Sorry for not replying to your PM right away, von. As you can see there was a lot of interest in how and whether you'd bounce back. Also, it isn't really a "now what?" kind of conversation, more of a thing where I think throwing both of our experiences out there and see where it takes us, hopefully moving towards something that will be useful not only for our own damaged brainmeats but also those of others.
Before we can do that, however, I think you might want to clear the air a little bit. As someone who's needed therapy on a few occasions for real problems, I'm still pretty put off by your flippant attitude towards mental illness and its treatment, and you went full-on retard at a lot of other folks here.
Sitting in this uncomfortable feeling of acknowledging you did something wrong, having the emotion instead of running away with it, is one of the first steps to stop being a shitforbrains. Mending fences is part of it, too, although no one has an obligation to forgive you. (See also the redemption/forgiveness thread)
Awesome...I'll attempt to desconstruct and reply:
Sorry for not replying to your PM right away, von.
I cannot deride you for slowness, especially since my message consisted of only two words in a vague frame of reference.
Also, it isn't really a "now what?" kind of conversation...
You proposed and idea; I was simply asking for clarification of what variety of information is needed, aims of the project so that relevant information can be queried, and any and all other minutiae you think would have been relevant.

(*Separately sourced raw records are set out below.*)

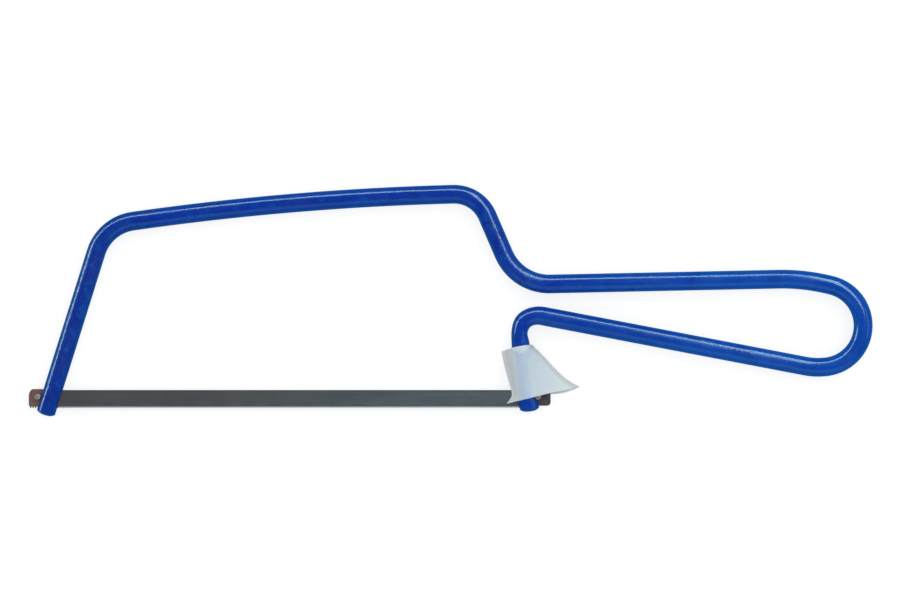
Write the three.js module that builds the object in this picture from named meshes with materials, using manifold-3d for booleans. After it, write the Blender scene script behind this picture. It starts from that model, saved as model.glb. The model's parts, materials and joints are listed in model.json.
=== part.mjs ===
// A small hacksaw. One bent steel rod is both the bow and the handle, and a
// thin blade hangs from its two slotted legs by a pin at each end.
//
// Millimetres. +X runs along the blade towards the handle, +Y from the blade
// to the top of the bow, and +Z through the saw's thickness. The saw lies on
// its side: z = 0 is the surface under it, and the origin is the middle of
// its length and height there.
import * as THREE from 'three';
import { mergeVertices } from 'three/addons/utils/BufferGeometryUtils.js';
import Module from 'manifold-3d';

const manifold = await Module();
manifold.setup();

// ---- driving dimensions -------------------------------------------------

// The rod, as it would be cut and bent: straights in millimetres, bends as a
// centreline radius and a turn in degrees, anticlockwise positive.
const ROD_DIAMETER = 6;
const FRONT_LEG_HEADING = 72.6;
const FRONT_LEG = 53.6;
const FRONT_CORNER = { radius: 14.4, turn: -64.5 };
const TOP_BAR = { radius: 890, turn: -6.6 };
const REAR_CORNER = { radius: 11.5, turn: -68.1 };
const NECK = 13.3;
const HANDLE_CORNER = { radius: 15.7, turn: 67.8 };
const UPPER_GRIP = 72.6;
const NOSE_START = { radius: 63.6, turn: -15.7 };
const NOSE = { radius: 13.2, turn: -158 };
const NOSE_END = { radius: 22.2, turn: -18.3 };
const LOWER_GRIP = 85.1;
const LEG_CORNER = { radius: 6.2, turn: 108.1 };
const REAR_LEG = 23;

// The bow springs at the middle of its top bar, where the rod is parted.
const SPRING_GAP = 0.4;

// The blade, its teeth and its pins.
const BLADE_WIDTH = 5.75;
const BLADE_THICKNESS = 0.65;
const TOOTH_PITCH = 25.4 / 32;
const TOOTH_DEPTH = 0.5;
const PIN_DIAMETER = 1.9;
const PIN_LENGTH = 4.6;
const PIN_BELOW_BACK = 2.1;
const FRONT_OVERHANG = 3.2;
const TAIL_OVERHANG = 4.1;
const TAIL_RELIEF = 0.75;
const TAIL_CORNER = 1.1;

// How the pins sit on the legs: a pin's centre is outside the rod's surface
// by its standoff, and each leg ends below its pin.
const FRONT_PIN_STANDOFF = 0.9;
const REAR_PIN_STANDOFF = 0.3;
const FRONT_LEG_BELOW_PIN = 4.2;
const SLOT_DEPTH = 10.5;
const NOTCH_MOUTH = 2.4;

// Clearance between pieces that touch.
const GAP = 0.3;

// The paper label folded round the rear leg, measured from the rear pin.
const LABEL_CORNERS = [
  [-11.3, 14.4],
  [-2.1, 16.7],
  [2.6, 11.8],
  [7.4, 7],
  [13.3, 3.2],
  [-9.9, -2.2],
  [-8.2, 0.2],
  [-8.5, 2.6],
];
const LABEL_WALL = 0.2;
const LABEL_EDGE_THICKNESS = 1.9;
const LABEL_LEFT_REACH = 7.5;
const LABEL_RIGHT_REACH = 18;

// Mesh fineness: sides round the rod and a pin, and degrees to each step of a
// bend. The long bow of the top bar turns little, so its steps are finer.
const ROD_SIDES = 16;
const PIN_SIDES = 20;
const BEND_STEP = 8;
const TOP_BAR_STEP = 1.1;

// ---- derived dimensions -------------------------------------------------

const ROD_RADIUS = ROD_DIAMETER / 2;
const PIN_RADIUS = PIN_DIAMETER / 2;
const LABEL_OUTER_RADIUS = ROD_RADIUS + GAP + LABEL_WALL;
const FRONT_PIN = new THREE.Vector2(0, 0);
const AXIS_HEIGHT = LABEL_OUTER_RADIUS;

const blue = new THREE.MeshStandardMaterial({
  color: 0x0b3fb0, roughness: 0.25, metalness: 0,
});
const darkSteel = new THREE.MeshStandardMaterial({
  color: 0x474b53, roughness: 0.5, metalness: 0.8,
});
const pinSteel = new THREE.MeshStandardMaterial({
  color: 0x8a7670, roughness: 0.45, metalness: 0.85,
});
const paper = new THREE.MeshStandardMaterial({
  color: 0xc2cfdc, roughness: 0.8, metalness: 0,
});

// ---- solids -------------------------------------------------------------

function toSolid(geometry) {
  const bare = geometry.clone();
  bare.deleteAttribute('normal');
  bare.deleteAttribute('uv');
  const welded = mergeVertices(bare, 1e-4);
  return new manifold.Manifold(new manifold.Mesh({
    numProp: 3,
    vertProperties: new Float32Array(welded.attributes.position.array),
    triVerts: new Uint32Array(welded.index.array),
  }));
}

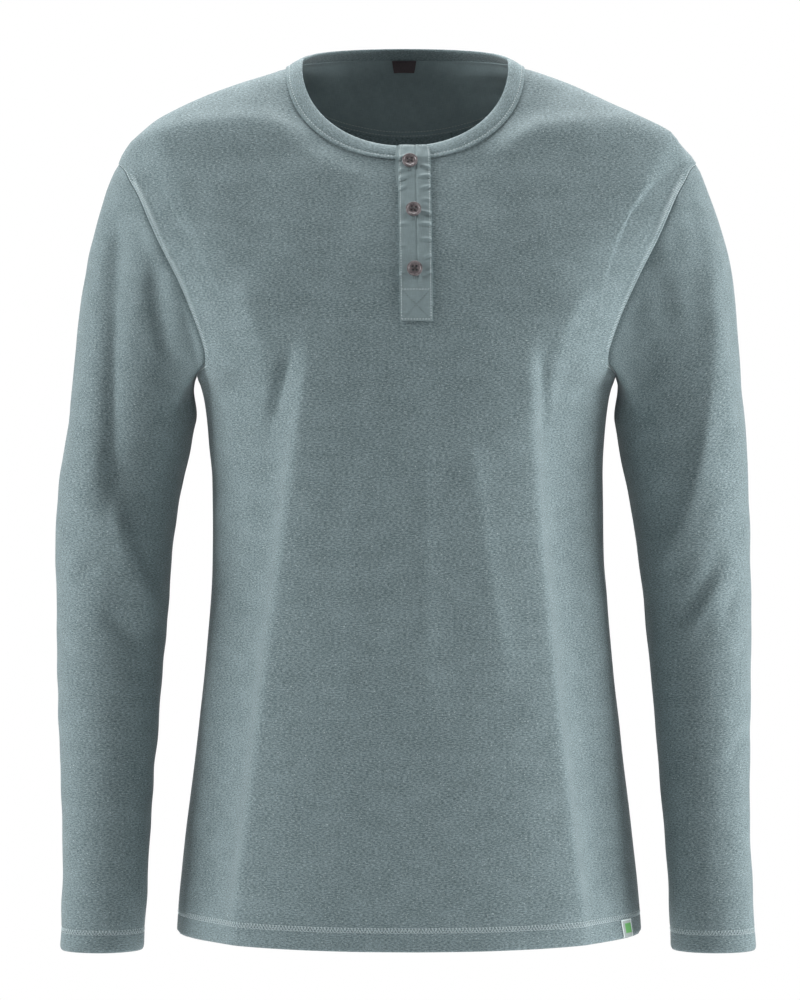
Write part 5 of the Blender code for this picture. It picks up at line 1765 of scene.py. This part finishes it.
def make_hem_label(material):
    """A small tab that lies on the front's hem near the side seam."""
    points, normals, _, _, _ = panel_surface(-1)
    sides = np.linspace(TAB_SIDE, TAB_SIDE + TAB_WIDTH, TAB_CELLS)
    heights = np.linspace(TAB_LOW, TAB_LOW + TAB_HEIGHT, TAB_CELLS)
    skin, out = corner_patch(points, normals, sides, heights)
    rise = np.linspace(0, 1, TAB_CELLS)[:, None]
    curl = bump(rise, TAB_CURL_SHARES[0]) + bump(rise - 1, TAB_CURL_SHARES[1])
    face = skin + out * (TAB_LIFT + TAB_CURL * curl)[..., None]
    uv = np.stack(np.meshgrid(sides - TAB_SIDE, heights - TAB_LOW), -1) * MM
    return make_sheet("hem_label_cloth", face, out, TAB_THICKNESS, uv, material)


# ---- materials

SHADER = "Principled BSDF"
# Noise lies mostly in this range. Tones go from 0, the darker colour, to 1, the lighter one.
NOISE_RANGE = (0.3, 0.7)
SLUB_RANGE = (0.33, 0.67)
VEIN_RANGE = (0.32, 0.68)
SLUB_TONES = (0.10, 0.90)
FIBRE_TONES = (-0.25, 0.25)
CLOUD_TONES = (-0.09, 0.09)
FLECK_RANGE = (0.66, 0.74)
FLECK_SHARES = (0.0, 0.85)
BAND_LIGHTEN = 0.1
WEAVE_TONES = (0.0, 0.5)
WOVEN_CLOUD_TONES = (-0.15, 0.15)
TAB_EDGE_LIGHT = 1.9


def new_material(name, roughness, sheen=0.0, specular=0.5):
    """A Principled material whose plain numbers sit on the shader's own sockets."""
    material = bpy.data.materials.new(name)
    material.use_nodes = True
    inputs = material.node_tree.nodes[SHADER].inputs
    inputs["Roughness"].default_value = roughness
    inputs["Sheen Weight"].default_value = sheen
    inputs["Specular IOR Level"].default_value = specular
    return material, material.node_tree


def add(tree, kind, **settings):
    """A new node with its settings; a setting with a dict sets inputs by name or number."""
    node = tree.nodes.new(kind)
    for name, value in settings.items():
        if name == "inputs":
            for key, amount in value.items():
                node.inputs[key].default_value = amount
        else:
            setattr(node, name, value)
    return node


def feed(tree, socket, value):
    """Links a socket to another one, or sets it to a number or to a colour of three numbers."""
    if isinstance(value, bpy.types.NodeSocket):
        tree.links.new(value, socket)
    else:
        socket.default_value = (*value, 1.0) if isinstance(value, tuple) else value


def cloth_place(tree):
    """The place on the cloth, in metres along its grain."""
    return add(tree, "ShaderNodeUVMap", uv_map=CLOTH_UV).outputs["UV"]


def noise(tree, place, sizes, detail=2.0, roughness=0.5, distortion=0.0):
    """Noise whose cells have the sizes given, in millimetres, along the axes of a place."""
    scale = [1 / (size * MM) for size in sizes] + [1.0] * (3 - len(sizes))
    mapping = add(tree, "ShaderNodeMapping", inputs={"Scale": scale})
    tree.links.new(place, mapping.inputs["Vector"])
    inputs = {"Scale": 1.0, "Detail": detail, "Roughness": roughness, "Distortion": distortion}
    node = add(tree, "ShaderNodeTexNoise", inputs=inputs)
    tree.links.new(mapping.outputs["Vector"], node.inputs["Vector"])
    return node.outputs["Fac"]


def mapped(tree, value, low, high, to_low=0.0, to_high=1.0):
    """A value mapped from one range to another, kept inside it."""
    node = add(tree, "ShaderNodeMapRange")
    for socket, amount in zip(node.inputs, (value, low, high, to_low, to_high)):
        feed(tree, socket, amount)
    return node.outputs[0]


def maths(tree, operation, first, second):
    """One Math node on two values."""
    node = add(tree, "ShaderNodeMath", operation=operation)
    feed(tree, node.inputs[0], first)
    feed(tree, node.inputs[1], second)
    return node.outputs[0]


def mixed(tree, factor, first, second, blend="MIX"):
    """A colour mix; each colour is a socket or three numbers."""
    node = add(tree, "ShaderNodeMix", data_type="RGBA", blend_type=blend)
    for key, value in (("Factor", factor), (6, first), (7, second)):
        feed(tree, node.inputs[key], value)
    return node.outputs[2]


def shades(tree, tone, base, dark, light):
    """A colour that goes with its tone from a dark to a light share of the base colour."""
    base = np.array(base)
    return mixed(tree, tone, tuple(base * dark), tuple(base * light))


def surfaced(material, body, height, distance_mm, strength):
    """Gives a material its colour and its relief, and returns it."""
    tree = material.node_tree
    inputs = {"Strength": strength, "Distance": distance_mm * MM}
    relief = add(tree, "ShaderNodeBump", inputs=inputs)
    tree.links.new(height, relief.inputs["Height"])
    tree.links.new(relief.outputs["Normal"], tree.nodes[SHADER].inputs["Normal"])
    tree.links.new(body, tree.nodes[SHADER].inputs["Base Color"])
    return material


def jersey_material(name, cloth, lighten=0.0):
    """Heathered jersey: short wavy slubs along the courses, flecks and soft clouds."""
    material, tree = new_material(name, 0.86, sheen=0.12, specular=0.25)
    place = cloth_place(tree)
    slub = noise(tree, place, (2.4, 0.8), roughness=0.55, distortion=0.2)
    fibre = noise(tree, place, (0.9, 0.6), roughness=0.6)
    cloud = noise(tree, place, (24.0, 16.0), detail=3.0, roughness=0.55)
    fleck = noise(tree, place, (1.3, 1.0), detail=1.0, distortion=0.3)
    tone = mapped(tree, slub, *SLUB_RANGE, *(share + lighten for share in SLUB_TONES))
    tone = maths(tree, "ADD", tone, mapped(tree, fibre, *NOISE_RANGE, *FIBRE_TONES))
    tone = maths(tree, "ADD", tone, mapped(tree, cloud, *NOISE_RANGE, *CLOUD_TONES))
    body = mixed(tree, tone, tuple(cloth.jersey_dark), tuple(cloth.jersey_light))
    spots = mapped(tree, fleck, *FLECK_RANGE, *FLECK_SHARES)
    body = mixed(tree, spots, body, tuple(cloth.jersey_fleck))
    return surfaced(material, body, maths(tree, "ADD", slub, fibre), 0.22, 0.6)


def woven_material(name, cloth):
    """Fine poplin: a close plain weave with a few thicker threads."""
    material, tree = new_material(name, 0.72, sheen=0.10, specular=0.3)
    place = cloth_place(tree)
    warp = mapped(tree, noise(tree, place, (0.32, 6.0)), *NOISE_RANGE, *WEAVE_TONES)
    weft = mapped(tree, noise(tree, place, (6.0, 0.32)), *NOISE_RANGE, *WEAVE_TONES)
    cloud = noise(tree, place, (9.0, 12.0))
    tone = maths(tree, "ADD", warp, weft)
    tone = maths(tree, "ADD", tone, mapped(tree, cloud, *NOISE_RANGE, *WOVEN_CLOUD_TONES))
    body = shades(tree, tone, cloth.woven_colour, 0.82, 1.2)
    return surfaced(material, body, tone, 0.08, 0.6)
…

Before we can do that, however, I think you might want to clear the air a little bit.
I've already validated so many people's bets concerning my next moves, shall I also validate /b/earman and force the lot of you to pay him $5 NM dollars a piece for rendering an apology?
In reality, I'm not particularly remorseful over my actions -- perhaps a bit embarassed at my ineffective reactions, but not remorseful.

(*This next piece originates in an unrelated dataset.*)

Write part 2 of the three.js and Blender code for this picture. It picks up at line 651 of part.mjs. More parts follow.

As someone who's needed therapy on a few occasions for real problems, I'm still pretty put off by your flippant attitude towards mental illness and its treatment...
As someone else who's been treated involuntarily on multiple occasions, I can tell you quite honestly that my flippant attitude towards mental illness is in reality thinly veiled violent antipathy towards psychology and all of its practitioners. Yay for you having your issues resolved by psychology, but I'm not going to validate a methodology that has me still twitching from akathesia due to petty offenses such as cutting my hair unfasionably or smoking marijuana.
Psychology helped you with traumas -- psychology caused some of mine; we will never agree here...
On a side note, never make argument from anecdote -- someone else can always counter with their own.
...and you went full-on retard at a lot of other folks here.
Heh, yes I did -- I am quite embarassed that I was so ineffective. I'll need to be more subtle next time...
Sitting in this uncomfortable feeling of acknowledging you did something wrong...
It
is uncomfortable acknowledging that I didn't forsee manual registration validation -- I_think_ur_gay from torpark, china would have been a consummate sockpuppet. I need to lurk moar and see how this community has dealt with attacks in the past, what has been waged against it, and what would blindside it -- so, yes, admitting that I engaged in poor tactical planning is very uncomfortable /joke
In all seriousness, I'm not so much remorseful about my actions as I am to their ineffectiveness as being tools of winning an argument...
Mending fences is part of it...
grand...! If I were seeking a restoration of social capital among this community, I would have waited 3 or so weeks for this whole ordeal to die down, read up on critical theory a bit more in order to socially integrate a bit more, and then registered a sockpuppet with more valid credentials than mr._ur_gay. I would have had tabula rasa overnight and wouldn't have had the terribly difficult experience of playing mr.evilracist asshole like I am now -- it would be far simpler, and I could even have poked fun at mr.vonzwietracht that way...
...although no one has an obligation to forgive you.
Restitution is payed so that one can be reintegrated into a community. In that any tail-tucking I do as social payment may not explicitly be accepted, there appears to be a diminished motivation for me to even hazard making that payment in the first place. Secondly, in that I really have no motive to continue in this community as anything other than a fringe racist troll, I have not motive to seek forgiveness, and therefore no obligation to pay for it either.